Beware of attempts to over-interpret sub-group differences in polls. For example, it might be claimed that in a national poll of 1,000, support for a particular party is much higher among respondents with an Asian ethnicity than among other ethnicities. A nationally representative sample of one thousand is likely to contain only around sixty people of an Asian background, too few to be worthy of comment.
Where are polls conducted?
Many opinion polls published in the UK do not interview people in Northern Ireland. This is mainly because of the different political system there. They should thus be described as representing the views of people in Great Britain, not of the United Kingdom as a whole. There is nothing wrong with a poll which excludes Northern Ireland so long as everyone is clear this is what has happened.
Similarly, there is nothing wrong with a poll which only interviews people in a part of Britain, such as everywhere south of Sheffield, so long as it is made absolutely clear that this is a poll which excludes the north of England and Scotland, and no attempt is made to suggest that it is representative of Britain as a whole. Indeed, thanks to devolution, polls that only cover people living in Scotland, Wales, or Northern Ireland are not uncommon.
How accurate is a poll likely to be?
It is quite common to see the results of a poll accompanied by a statement that the results, “are subject to a sampling error of + or – 3%” (often called the “margin of error”, but more technically the “confidence interval”).
Although technically it is only possible to calculate the confidence interval for random samples, historically it has appeared that quota samples tend to have similar sampling errors.
What this confidence interval means is that if 20 polls were conducted separately, all at the same time and all in exactly the same way, and the average level of support for the Conservatives measured by those polls was 30%, one would expect 19 of these 20 polls to come up with a result of between 27% and 33%. However, there is always a possibility of a “rogue poll”, the one in 20 reading that by chance falls outside this range.
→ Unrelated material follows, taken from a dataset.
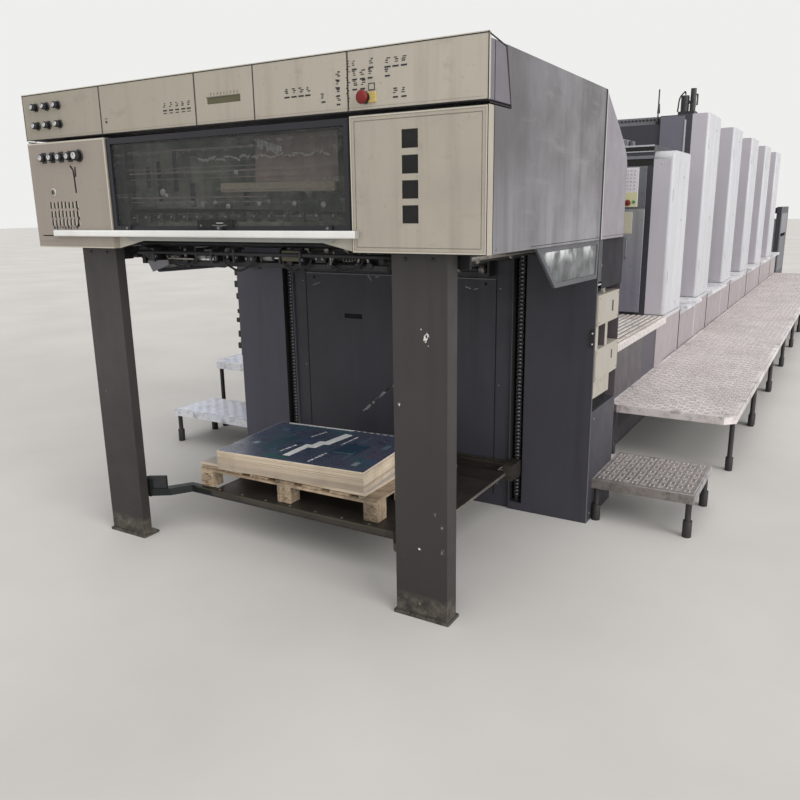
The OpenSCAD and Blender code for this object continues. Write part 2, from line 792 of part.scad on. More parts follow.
// The lifting plate has a hook at each corner that holds on to a chain
module lift_plate() {
    rear_y = pillar_y + wall_back - lift_gap;
    rear_beam_y = rear_y - 90;
    rear_hook_y = chain_y - plate_h / 2 - hook_gap;
    front_hook_y = col_chain_y + plate_h / 2 + hook_gap;
    hook_in = col_x - col_w / 2 - 8;
    hook_out = col_x + hook_w / 2;
    front = [[lift_straight, lift_y], [lift_straight + 56, lift_y - lift_jog],
        [hook_in + 16, front_hook_y], [hook_out, front_hook_y]];
    rear = [[hook_out, front_hook_y + lift_beam], [hook_in + 32, front_hook_y + lift_beam],
        [lift_straight + 86, lift_y - lift_jog + lift_beam], [lift_straight + 26, lift_y + lift_beam]];
    color([0.30, 0.29, 0.28]) placed() {
        block([-lift_left, lift_y, lift_top - lift_skin], [lift_right, rear_y, lift_top]);
        for (x = [-lift_left + 40, -20, lift_right - 90])
            block([x, lift_y + 1, lift_z + 5], [x + 40, rear_y - 1, lift_top - lift_skin + 1]);
        block([-lift_straight - 27, lift_y, lift_z], [lift_straight + 27, lift_y + lift_beam, lift_top]);
        block([-lift_left + 20, rear_y - 30, lift_top - 1],
            [lift_right - 20, rear_y - 18, lift_top + lift_rail_h]);
        block([-chain_x, rear_beam_y, lift_z], [chain_x, rear_beam_y + 50, lift_top]);
        both_sides() {
            translate([0, 0, lift_z]) linear_extrude(lift_t) polygon(concat(front, rear));
            block([chain_x - hook_w / 2, rear_beam_y, lift_z],
                [chain_x + hook_w / 2, rear_hook_y, lift_z + hook_h]);
            block([hook_in, front_hook_y, lift_z], [hook_out, front_hook_y + 12, lift_z + hook_h]);
        }
    }
}

// Draws its children about the pallet's own middle
module on_pallet() {
    translate([-pallet_x, pallet_y, 0]) rotate([0, 0, pallet_turn]) children();
}

// A wooden pallet: nine blocks, three runners on them and the deck boards
module pallet() {
    board = 11;
    deck_set = 8;
    block_w = 72;
    board_w = 100;
    l = pallet_l;
    b = pallet_b;
    color([0.62, 0.50, 0.36]) placed() on_pallet() {
        for (y = [-b / 2, -block_w / 2, b / 2 - block_w]) {
            for (x = [-l / 2, -block_w / 2, l / 2 - block_w])
                block([x, y, lift_top], [x + block_w, y + block_w, pile_z - 2 * board]);
            block([-l / 2, y, pile_z - 2 * board], [l / 2, y + block_w, pile_z - board]);
        }
        for (k = [0:6])
            translate([-l / 2 + k * (l - board_w) / 6, deck_set - b / 2, pile_z - board])
                cube([board_w, b - 2 * deck_set, board]);
    }
}

// The pile: a low lot of larger sheets and three lots that don't lie quite square on each other
module sheet_pile() {
    lots = 3;
    lot = (pile_h - base_h) / lots;
    pile_x = 21;
    color([0.80, 0.77, 0.68]) placed() {
        on_pallet() translate([-40, 0, pile_z])
            block([-base_l / 2, -base_b / 2, 0], [base_l / 2, base_b / 2, base_h]);
        translate([-pile_x, pile_y, pile_z + base_h]) rotate([0, 0, pile_turn]) for (k = [0:lots - 1])
            translate([1.5 * (k % 2), -1.2 * (k % 3), k * lot])
                block([-sheet_l / 2, -sheet_b / 2, 0], [sheet_l / 2, sheet_b / 2, lot]);
    }
}

// Housing of the delivery chains between the hood and the coating unit
module extension_housing() {
    upper = [[ext_y, platform_low - 1], [coater_y, platform_low - 1], [coater_y, coater_h - ext_drop],
        [rear_end, hood_low + 332], [rear_end, hood_low], [ext_y, hood_low]];
    color(dark_col) placed() {
        block([-gallery_in, ext_y, 0], [gallery_in, coater_y, platform_low]);
        across(-ext_x, ext_x) polygon(upper);
    }
}

// The upper platforms lie on the extension's wide base
module upper_platforms() {
    color(tread_col) placed() both_sides()
        block([ext_x, ext_y, platform_low], [gallery_in + 10, coater_y, platform_z]);
}

// A unit's body between two side frames, with its guards set back; the outline is in Y and Z
module body_of(outline) {
    guard_x = body_x - frame_w + 1;
    both_sides() across(body_x - frame_w, body_x) polygon(outline);
    across(-guard_x, guard_x) polygon(inset(outline, guard_set));
    across(-guard_x, guard_x) square([outline[1][0], guard_set + 1]);
}

module coater_body() {
    outline = [[0, 0], [coater_len, 0], [coater_len, 1000], [900, 1050], [tower_len, 1480],
        [tower_len, coater_h], [0, coater_h]];
    color(dark_col) placed() translate([0, coater_y, 0]) body_of(outline);
}

module unit_body(k) {
    outline = [[0, 0], [unit_len, 0], [unit_len, 1020], [1180, 1060], [860, 1330], [tower_len + 20, 1900],
        [tower_len + 20, unit_h], [0, unit_h]];
    color(dark_col) placed() translate([0, units_y + k * unit_len, 0]) {
        body_of(outline);
        both_sides() block([430, 0, unit_h - guard_set - 1], [body_x, tower_len, unit_top]);
    }
}

module unit_body_1() unit_body(0);
module unit_body_2() unit_body(1);
module unit_body_3() unit_body(2);
module unit_body_4() unit_body(3);
module unit_body_5() unit_body(4);

// An end cover with its outer edges rounded, seen from above
module tower(y, high) {
    r = tower_round;
    translate([body_x, y, tower_low]) linear_extrude(high - tower_low) {
        square([tower_t - r, tower_len]);
        translate([0, r]) square([tower_t, tower_len - 2 * r]);
        translate([tower_t - r, r]) circle(r = r);
        translate([tower_t - r, tower_len - r]) circle(r = r);
    }
}

// An outline with its two upper corners rounded, in Y and Z
module round_top(len, low, high, r) {
    translate([0, low]) square([len, high - r - low]);
    translate([r, low]) square([len - 2 * r, high - low]);
    translate([r, high - r]) circle(r = r);
    translate([len - r, high - r]) circle(r = r);
}

// The coating unit's end covers are rounded at the top as well
module coater_towers() {
    color(tower_col) placed() both_sides() intersection() {
        tower(coater_y, coater_tower_h);
        translate([0, coater_y, 0]) across(body_x - 1, tower_x + 1)
            round_top(tower_len, tower_low - 1, coater_tower_h, coater_round);
    }
}

module unit_towers(k) {
    color(tower_col) placed() both_sides() tower(units_y + k * unit_len, tower_h);
}

module unit_towers_1() unit_towers(0);
module unit_towers_2() unit_towers(1);
module unit_towers_3() unit_towers(2);
module unit_towers_4() unit_towers(3);
module unit_towers_5() unit_towers(4);

// Where each end cover starts, from the coating unit to the last printing unit
tower_starts = concat([coater_y], [for (k = [0:unit_count - 1]) units_y + k * unit_len]);
tower_ends = concat([units_y], [for (k = [1:unit_count]) units_y + k * unit_len]);

// Lower covers: a tall one below each end cover and a lower one in each gap
module lower_covers() {
    color(tower_col) placed() for (k = [0:unit_count]) {
        a = tower_starts[k];
        b = a + tower_len;
        block([body_x, a, cover_low], [tower_x, b, tower_low - cover_seam]);
        block([body_x, b + cover_seam, cover_low],
            [tower_x, tower_ends[k] - cover_seam, tower_low - cover_seam - board_t]);
    }
}

module lower_covers_right() lower_covers();
module lower_covers_left() mirror([1, 0, 0]) lower_covers();

// A footboard on the lower cover in each gap between end covers
module footboards() {
    color(tread_col) placed() both_sides() for (k = [0:unit_count])
        block([body_x, tower_starts[k] + tower_len + 12, tower_low - cover_seam - board_t],
            [tower_x + board_out, tower_ends[k] - 12, tower_low - cover_seam]);
}

// A small pump with its motor on the first printing unit, and a signal rod beside it
module ink_pump() {
    base_h = 40;
    motor_h = 234 - base_h;
    rod_h = 278;
    color([0.30, 0.32, 0.30]) placed() translate([0, units_y, 0]) {
        block([560, 90, unit_top], [700, 240, unit_top + base_h]);
        translate([600, 165, unit_top + base_h - 1]) cylinder(r = 34, h = motor_h - 55);
        translate([668, 165, unit_top + base_h - 1]) cylinder(r = 24, h = motor_h);
        block([590, 150, unit_top + 110], [670, 180, unit_top + 130]);
        translate([404, 30, unit_h - guard_set]) cylinder(r = 6, h = rod_h + guard_set);
        translate([404, 30, unit_h - guard_set]) cylinder(r = 16, h = 30);
    }
}

// A tread with legs: outline corners are cut at its front where cut is over 0
module tread(x0, x1, y0, y1, top, cut) {
    leg_in = 23;
    translate([0, 0, top - tread_t]) linear_extrude(tread_t)
        polygon([[x0 + cut, y0], [x1 - cut, y0], [x1, y0 + cut], [x1, y1], [x0, y1], [x0, y0 + cut]]);
    for (x = [x0 + leg_in, x1 - leg_in], y = [y0 + leg_in + cut, y1 - leg_in]) translate([x, y, 0]) {
        cylinder(r = leg_r, h = top - tread_t + 1);
        cylinder(r = leg_foot_r, h = leg_foot_h);
    }
}

// A gallery is a row of treads that ends at the last printing unit
module gallery(y0, x1, top) {
    n = round((gallery_end - y0) / section_len);
    l = (gallery_end - y0) / n;
    for (k = [0:n - 1])
        tread(gallery_in, x1, y0 + k * l, y0 + (k + 1) * l - section_gap, top, k == 0 ? 60 : 0);
}

module gallery_right() {
    color(tread_col) placed() gallery(gallery_right_y, gallery_right_x, gallery_right_z);
}

module gallery_left() {
    color(tread_col) placed() mirror([1, 0, 0]) gallery(gallery_left_y, gallery_left_x, gallery_left_z);
}

module step_right() {
    x0 = pillar_out + section_gap;
    color(tread_col) placed()
        tread(x0, x0 + step_right_w, step_right_y, step_right_y + step_right_len, step_right_z, 0);
}

module step_left() {
    y1 = gallery_left_y - section_gap;
    color(tread_col) placed() mirror([1, 0, 0])
        tread(pillar_out + section_gap, gallery_left_x, y1 - step_left_len, y1, step_left_z, 0);
}

// The feed board slopes down from the feeder to the first printing unit
module feed_board() {
    board_h = 40;
    rim_h = 60;
    side_t = 61;
    top = [[0, feed_low - board_h], [feed_len, feed_high - board_h], [feed_len, feed_high], [0, feed_low]];
    side = [[0, 0], [feed_len, 0], [feed_len, feed_high + rim_h], [0, feed_low + rim_h]];
    color([0.50, 0.51, 0.52]) placed() translate([0, feed_y, 0]) {
        across(side_t - 1 - body_x, body_x - side_t + 1) polygon(top);
        both_sides() across(body_x - side_t, body_x) polygon(side);
    }
}

// The feeder's side walls, cross beams and pile board
module feeder_frame() {
    y1 = feeder_y + feeder_len;
    post = 300;
    color(dark_col) placed() {
        both_sides() {
            block([body_x, feeder_y, 0], [body_x + feeder_wall, y1, post]);
            block([body_x, feeder_y, 0], [body_x + feeder_wall, feeder_y + post, feeder_h]);
            block([body_x, y1 - post, 0], [body_x + feeder_wall, y1, feeder_h]);
            block([body_x, feeder_y, feeder_h - 160], [body_x + feeder_wall, y1, feeder_h]);
        }
        block([-body_x - 1, feeder_y + 60, feeder_h - 120], [body_x + 1, feeder_y + 160, feeder_h - 20]);
        block([-body_x - 1, y1 - 140, feeder_h - 100], [body_x + 1, y1 - 60, feeder_h - 20]);
        block([-body_x - 1, feeder_y + post + 30, 120], [body_x + 1, y1 - post - 30, 160]);
    }
}

// The suction head rides on two rails between the feeder's cross beams
module feeder_head() {
    y0 = feeder_y + 160;
    y1 = feeder_y + feeder_len - 140;
    rail_x = head_w / 2 - 41;
    cup_z = feeder_h - 130;
    color([0.45, 0.46, 0.47]) placed() {
        both_sides() block([rail_x, y0, feeder_h - 90], [rail_x + 40, y1, feeder_h - 40]);
        block([-head_w / 2, y0 + head_set, cup_z], [head_w / 2, y0 + head_set + head_d, feeder_h - 20]);
        for (x = [-1.5, -0.5, 0.5, 1.5] * cup_gap)
            translate([x, y0 + head_set + 60, cup_z - cup_h]) cylinder(r = 18, h = cup_h + 1);
        for (x = [-1, 1] * cup_gap)
            translate([x, y0 + head_set + 160, cup_z - cup_h]) cylinder(r = 22, h = cup_h + 1);
    }
}

front_column_left();
front_column_right();
hood_frame();
hood_side_left();
hood_side_right();
hood_roof();
hood_rear_cover();
control_strip();
strip_console();
front_panel_left();
front_panel_right();
guard_frame();
guard_glass();
guard_handle();
side_window_frames();
side_window_panes();
rear_pillar_left();
rear_pillar_right();
back_wall();
lift_chains();
delivery_bars();
fan_bar();
control_boxes();
selector_knobs();
emergency_stop();
lift_plate();
pallet();
sheet_pile();
extension_housing();
upper_platforms();
coater_body();
coater_towers();
unit_body_1();
unit_body_2();
unit_body_3();
unit_body_4();
unit_body_5();
unit_towers_1();
unit_towers_2();
unit_towers_3();
unit_towers_4();
unit_towers_5();
lower_covers_right();
lower_covers_left();
footboards();
ink_pump();
gallery_right();
gallery_left();
step_right();
step_left();
feed_board();
feeder_frame();
feeder_head();
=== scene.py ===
import json
import math
import random

import bmesh
import bpy
from mathutils import Matrix, Vector


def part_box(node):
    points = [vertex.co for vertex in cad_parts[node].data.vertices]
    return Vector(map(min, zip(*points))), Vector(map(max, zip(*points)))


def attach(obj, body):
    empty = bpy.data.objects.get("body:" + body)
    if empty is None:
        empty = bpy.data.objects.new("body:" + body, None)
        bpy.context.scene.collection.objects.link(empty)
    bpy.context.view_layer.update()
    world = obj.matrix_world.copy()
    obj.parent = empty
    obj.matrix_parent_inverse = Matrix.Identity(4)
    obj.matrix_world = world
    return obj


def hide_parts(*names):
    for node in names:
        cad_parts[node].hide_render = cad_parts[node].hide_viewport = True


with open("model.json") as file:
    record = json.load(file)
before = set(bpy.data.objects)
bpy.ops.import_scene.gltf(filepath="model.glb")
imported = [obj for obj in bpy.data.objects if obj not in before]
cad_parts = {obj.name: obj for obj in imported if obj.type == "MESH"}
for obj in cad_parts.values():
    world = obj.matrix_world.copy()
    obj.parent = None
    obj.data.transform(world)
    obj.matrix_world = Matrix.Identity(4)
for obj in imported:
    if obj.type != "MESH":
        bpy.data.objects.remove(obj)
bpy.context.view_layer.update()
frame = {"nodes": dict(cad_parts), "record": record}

MM = 0.001
rng = random.Random(7)

# Places that the pieces are built from, all read from the frame
strip_low, strip_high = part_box("control_strip")
FRONT = strip_low.y
HALF_W = strip_high.x
hood_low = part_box("hood_side_right")[0].z
side_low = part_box("side_window_panes")[0].z
side_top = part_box("hood_side_right")[1].z


def at(y):
    """A place along the press, given in metres from the hood's front."""
    return FRONT + y


# Materials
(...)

This has implications for how polls should be interpreted. If in a poll of a thousand people the levels of support for two political parties are within two or three percent of each other, there is a reasonable chance that other polls conducted at the same time in the same way would have found them tied, or even reversed their positions. A result this close is “too close to call”, because a single poll cannot give a precise enough measurement to be sure which party is ahead; all the poll tells us is that the parties are roughly “neck and neck”.
However, ‘sampling error’ is not the only possible source of inaccuracy in a poll.
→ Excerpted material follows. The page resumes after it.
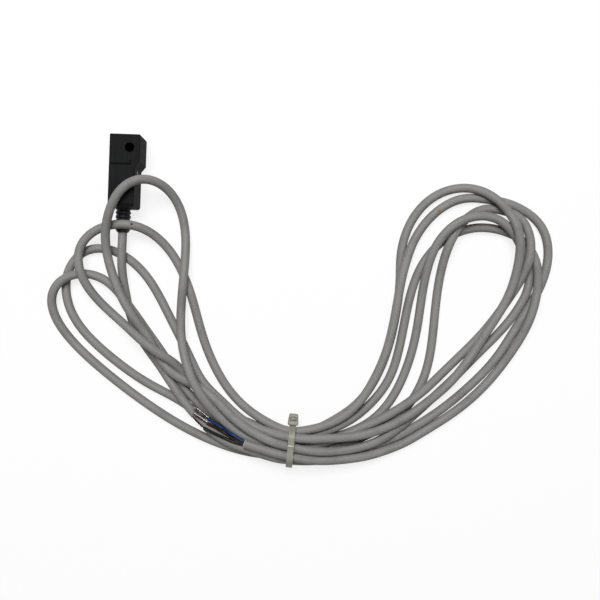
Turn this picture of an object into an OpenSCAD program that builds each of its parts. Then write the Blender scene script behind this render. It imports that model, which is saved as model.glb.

Why else might polls be wrong?
There is a lot else that can affect the accuracy of poll apart from random sampling error. Moreover, whereas random sampling error means the true level of support for a party or proposition is just as likely to be above the estimate of the poll as below it (and vice-versa), this is not necessarily true of other sources of error. These other sources may mean that a poll is ‘biased’ in one direction or the other, and repeatedly tends to over- or under-estimate a party’s support.
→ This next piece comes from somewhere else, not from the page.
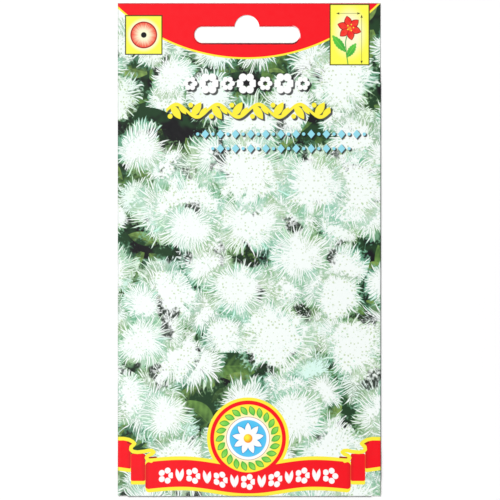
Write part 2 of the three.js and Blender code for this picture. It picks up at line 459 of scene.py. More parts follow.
@recipe("x y spacing seed scatter", "dx dy room chance_a chance_b chance_c")
def cell(x, y, spacing, seed, scatter):
    """The nearest of a field of scattered points.

    Gives how far (x, y) lies from it, the room it has, and three random numbers that belong to it.
    """
    tree = x.tree
    spot = combined(x + seed * CELL_STEPS[0], y + seed * CELL_STEPS[1])
    fineness = 1.0 / spacing
    nodes = []
    for feature in ("F1", "N_SPHERE_RADIUS"):
        node = tree.nodes.new("ShaderNodeTexVoronoi")
        node.voronoi_dimensions = "2D"
        node.feature = feature
        plug(tree, node.inputs["Vector"], spot)
        plug(tree, node.inputs["Scale"], fineness)
        plug(tree, node.inputs["Randomness"], scatter)
        nodes.append(node)
    centre_x, centre_y, _ = separated(Level(tree, nodes[0].outputs["Position"]))
    spot_x, spot_y, _ = separated(spot)
    room = Level(tree, nodes[1].outputs["Radius"]) * spacing
    chance_a, chance_b, chance_c = separated_ink(tree, nodes[0].outputs["Color"])
    return spot_x - centre_x, spot_y - centre_y, room, chance_a, chance_b, chance_c


# --------------------------------------------------------------------------------------------------
# Shapes to draw with. Each gives a distance in millimetres that is below 0 inside the shape.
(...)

There are numerous ways in which ‘bias’ can arise. It maybe that the way in which people are selected for interview inadvertently results in a greater likelihood of one party’s supporters being approached to take part. Or maybe one party’s supporters are more likely to respond to the poll. In election surveys, pollsters also have to deal with the question of turnout: not everybody who gives a voting intention will necessarily vote, and maybe one party’s supporters are more likely to do so than another.
Biases like these can arise because things change over time. A poll which has produced unbiased estimates in the past might begin to produce biased measurements. It may be that the poll has always interviewed too many graduates, but hitherto this has not mattered because graduates are too evenly spread across the political parties. However, if graduates then start to support one party in particular, the poll may then become biased. This is one reason why pollsters constantly have to re-assess how they conduct their polls.
The wording of a question can also make a difference to the answers respondents give, especially on polls of political attitudes rather than voting behaviour. As a result, two polls carried out on the same subject, say, abortion, at the same time in much the same way may give very different results because one portrays abortion differently from the other. It is always important to check precisely what was asked on a poll before jumping to conclusions.
Who pays for polls?
Many published polls are conducted for news organisations and television programmes. While they may be undertaken to gain publicity rather than simply provide a service for readers or viewers, the media have an interest in commissioning polls that are accurate.
Sometimes polling organisations fund political polls out of their own resources, again as a way of gaining publicity. But this strategy is only likely to be worthwhile if they can develop a reputation for accuracy.
Some polling is commissioned by pressure groups. These polls are often conducted with the aim of ‘proving’ that the view of the pressure group in question represents the majority view. Even if the wording of the questions in the poll are not manifestly biased, it may be that it only touches on one aspect of the issue and thus may only paint a partial picture.
Political parties also commission opinion polls, usually to inform their campaigning and with a view to keeping the results private. A poll for a party that is trying to establish its own strengths and weaknesses, or to work out what the potential support is for a particular issue, may well ask questions that are thought to be biased. This is fine so long as the results are only used internally within the party, but it means that claims about what a party’s private polling says have to be treated with caution unless full details of that polling are eventually published.
Where can I find out more about a poll?
Polling companies who are members of the British Polling Council have committed themselves to making extensive details of their published polls publicly available. This includes information on where, when and how a poll was conducted, how many people were interviewed, what questions were asked, and who paid for the poll. These details, together with detailed statistical tables, are posted on each member’s website. The aim is to ensure that anyone can make an informed decision about whether or not to trust the results of a poll.
Should you be unable to find these details, or want to know more, contact the polling organisation in question. BPC members are committed to responding to all reasonable requests for further information about their polling.